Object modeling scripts
[START]
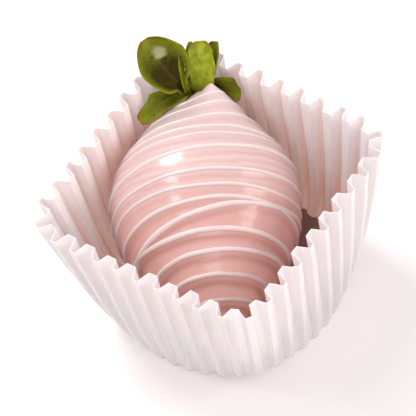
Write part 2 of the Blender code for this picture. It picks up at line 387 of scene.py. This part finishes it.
# the neck's own shape, from the middle of the leaves (to the side, off the berry, upwards):
# the flat the coat ran off, and how far in it lies; the place the last drop was pulled up
FLAT_PLACE = (-7.4, -0.8, 5.8)
FLAT_PULL = (2.1, 0.0, -0.6)
FLAT_REACH = 4.8 * MM
PEAK_PLACE = (-5.0, -0.4, 8.0)
PEAK_PULL = (0.2, 0.8, 1.1)
PEAK_REACH = 3.2 * MM

to_tip = Vector((math.cos(TIP_DIP) * math.cos(TIP_HEADING),
                 -math.cos(TIP_DIP) * math.sin(TIP_HEADING), -math.sin(TIP_DIP)))
to_side = to_tip.cross(Vector((0.0, 0.0, 1.0))).normalized()
to_top = to_side.cross(to_tip)
off_berry = -to_tip
hub_centre = BERRY_CENTRE + off_berry * HUB_REACH
neck_axes = np.array([to_side, off_berry, to_top])
flat_place = np.array(hub_centre) + np.array(FLAT_PLACE) @ neck_axes * MM
peak_place = np.array(hub_centre) + np.array(PEAK_PLACE) @ neck_axes * MM

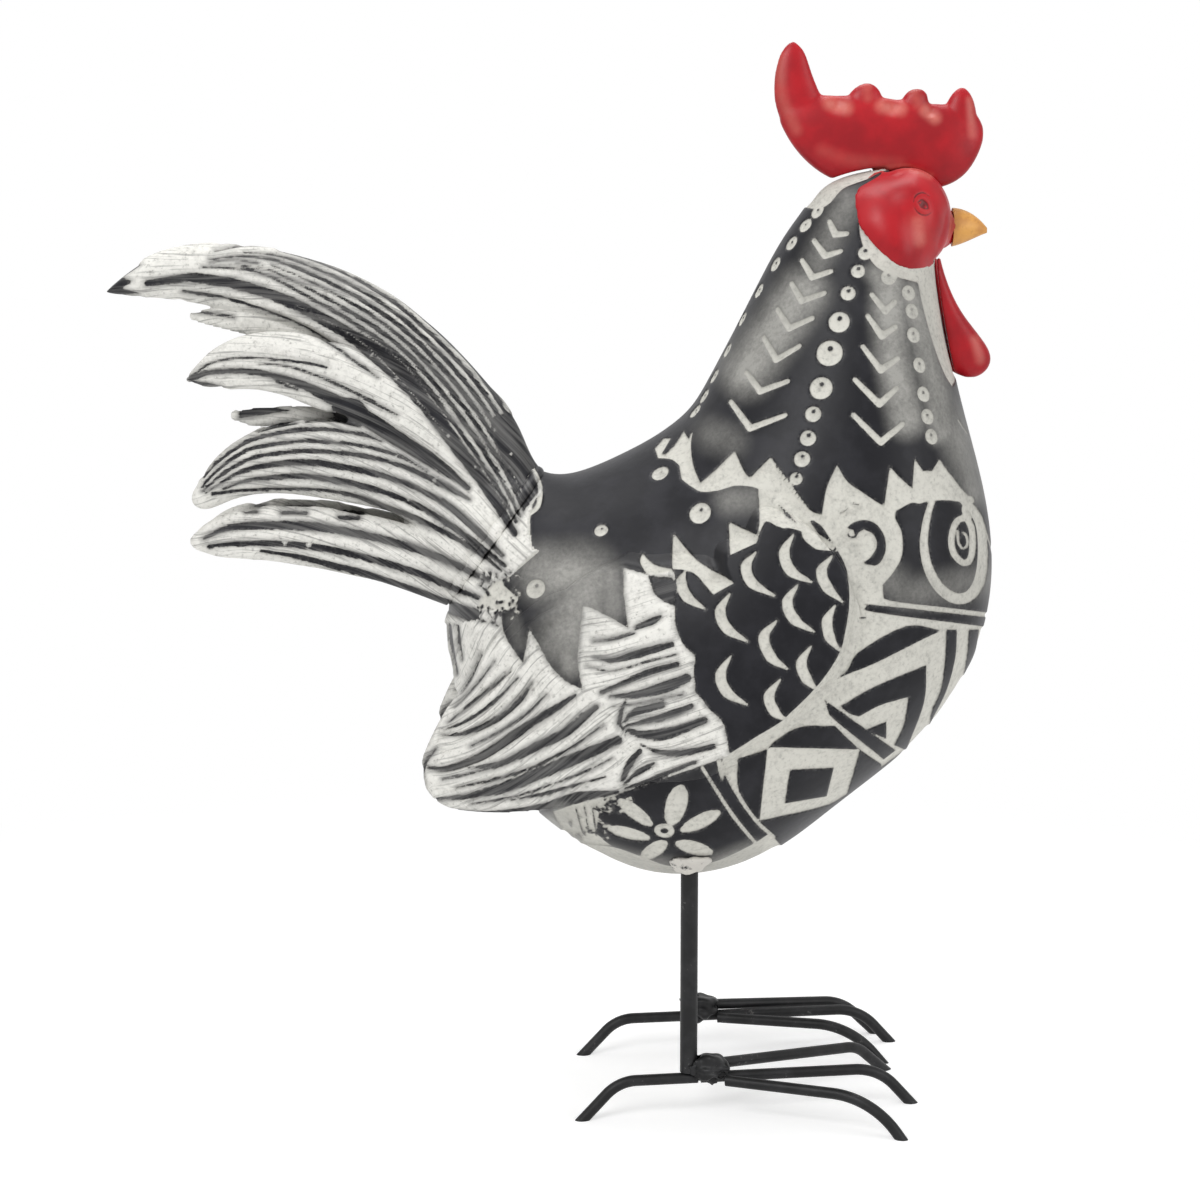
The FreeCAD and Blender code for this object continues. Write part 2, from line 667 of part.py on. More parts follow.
def build():
    """Every node's shape by name."""
    form = body_form()
    face = face_form()
    entries = {name: belly_entry(side, form) for name, side in SIDES.items()}
    nodes = {}
    nodes["body_shell"] = body_shell(form, face, entries.values())
    nodes["comb"] = comb_form().cut([form, face]).fuse([comb_peg()])
    nodes["beak"] = beak_form().cut([face]).fuse([beak_peg()])
    nodes["face"] = face.fuse([face_peg()]).cut([comb_peg(GLUE_GAP), beak_peg(GLUE_GAP)])
    nodes["wattle_left"] = wattle_form().cut([form, face])
    nodes["wattle_right"] = mirrored(nodes["wattle_left"])
    nodes["wing_left"] = wing_form(form)
    nodes["wing_right"] = mirrored(nodes["wing_left"])
    tail = tail_form().cut([form])
    nodes["tail"] = tail.fuse([tail_plug()])
    nodes["tail_filler"] = filler_form().cut([form, tail])
    for name, entry in entries.items():
        nodes["leg_" + name] = leg_form(entry)
        nodes["leg_collar_" + name] = leg_collar(entry, form)
        for toe in TOE_TURNS[name]:
            nodes[f"toe_{toe}_{name}"] = toe_form(name, toe)
        nodes["weld_bead_" + name] = weld_bead(name, entry)
    return nodes


def main():
    os.makedirs("parts", exist_ok=True)
    for name, shape in build().items():
        shape.exportStep(f"parts/{name}.step")


main()
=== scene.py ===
"""Looks of a standing rooster ornament: black cast body, rubbed white pattern, red head, wire legs."""
import math
import random

import bmesh
import bpy
import numpy as np
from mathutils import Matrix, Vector
from mathutils.bvhtree import BVHTree


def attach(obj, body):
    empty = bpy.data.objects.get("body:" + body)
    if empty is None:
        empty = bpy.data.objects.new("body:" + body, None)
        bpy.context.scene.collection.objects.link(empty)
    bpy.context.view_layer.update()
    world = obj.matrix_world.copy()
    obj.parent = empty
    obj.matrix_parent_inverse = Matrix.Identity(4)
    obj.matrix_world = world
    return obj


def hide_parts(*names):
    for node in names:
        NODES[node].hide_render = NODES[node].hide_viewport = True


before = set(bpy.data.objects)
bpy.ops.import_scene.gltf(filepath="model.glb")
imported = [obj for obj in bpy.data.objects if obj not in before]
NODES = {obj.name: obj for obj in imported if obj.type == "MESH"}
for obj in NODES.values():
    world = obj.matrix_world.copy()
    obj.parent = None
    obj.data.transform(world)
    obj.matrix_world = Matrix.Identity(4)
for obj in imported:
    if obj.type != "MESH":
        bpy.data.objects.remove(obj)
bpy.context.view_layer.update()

MM = 0.001
# Stands in for zero where something is divided by it
TINY = 1e-9
# More mm or px than any piece measures
FAR_OFF = 1e9
SIDES = ("right", "left")
# On the right of everything, in m
BESIDE = -0.2

# The camera, fitted to the photograph, which is 1200 pixels wide and high
VIEWPOINT = Vector((0.0144, -0.750, 0.249))
PITCH = math.radians(7.85)
FOCAL_PX = 2588
MIDDLE_PX = 600
PICTURE_PX = 1200
FILM_MM = 36
FORWARD = Vector((0, math.cos(PITCH), -math.sin(PITCH)))
UPWARD = Vector((0, math.sin(PITCH), math.cos(PITCH)))
SIDEWAYS = Vector((1, 0, 0))

# What a pixel of the photograph measures at the ornament, and the least it measures anywhere on it
PIXEL_MM = 0.285
LEAST_PIXEL_MM = 0.25

# The height field reaches this many pixels past the lines, and spreads each over a few pixels
GRID_MARGIN = 30
GRID_BLUR = 3

# Enlarged views of the photograph: the pixel at their corner and how many times they enlarge it
NECK_VIEW = (640, 160, 4.238)
WING_VIEW = (640, 420, 4.238)
BREAST_VIEW = (680, 560, 4.9)
RUMP_VIEW = (400, 560, 4.238)
TAIL_VIEW = (90, 220, 3.336)
PHOTO_VIEW = (0, 0, 1)
# What a pixel of the enlarged rump measures
RUMP_PIXEL_MM = PIXEL_MM / RUMP_VIEW[2]

# Distance between the points of a piece's even mesh, in mm
BODY_VOXEL = 0.725
WING_VOXEL = 0.6
TAIL_VOXEL = 0.62
SEAM_VOXEL = 0.5
RED_VOXEL = 0.42
LUMP_VOXEL = 0.35

# Relief, in mm: how deep the pattern is cut, how far the middle of a raised white stands up, and how far
# the middle of a sunk one lies down
CUT = 0.5
TAIL_CUT = 0.45
RED_CUT = 0.35
SEAM_CUT = 0.2
CREST = 0.55
BOWL = 0.35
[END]
▶ _GIVEN TASK_
Starting at the line that contains "return nodes" and ending at the line that contains "before = set(bpy.data.objects)", retype each line exactly; omit everything outside that range.

▶ _THE RESPONSE_
    return nodes


def main():
    os.makedirs("parts", exist_ok=True)
    for name, shape in build().items():
        shape.exportStep(f"parts/{name}.step")


main()
=== scene.py ===
"""Looks of a standing rooster ornament: black cast body, rubbed white pattern, red head, wire legs."""
import math
import random

import bmesh
import bpy
import numpy as np
from mathutils import Matrix, Vector
from mathutils.bvhtree import BVHTree


def attach(obj, body):
    empty = bpy.data.objects.get("body:" + body)
    if empty is None:
        empty = bpy.data.objects.new("body:" + body, None)
        bpy.context.scene.collection.objects.link(empty)
    bpy.context.view_layer.update()
    world = obj.matrix_world.copy()
    obj.parent = empty
    obj.matrix_parent_inverse = Matrix.Identity(4)
    obj.matrix_world = world
    return obj


def hide_parts(*names):
    for node in names:
        NODES[node].hide_render = NODES[node].hide_viewport = True


before = set(bpy.data.objects)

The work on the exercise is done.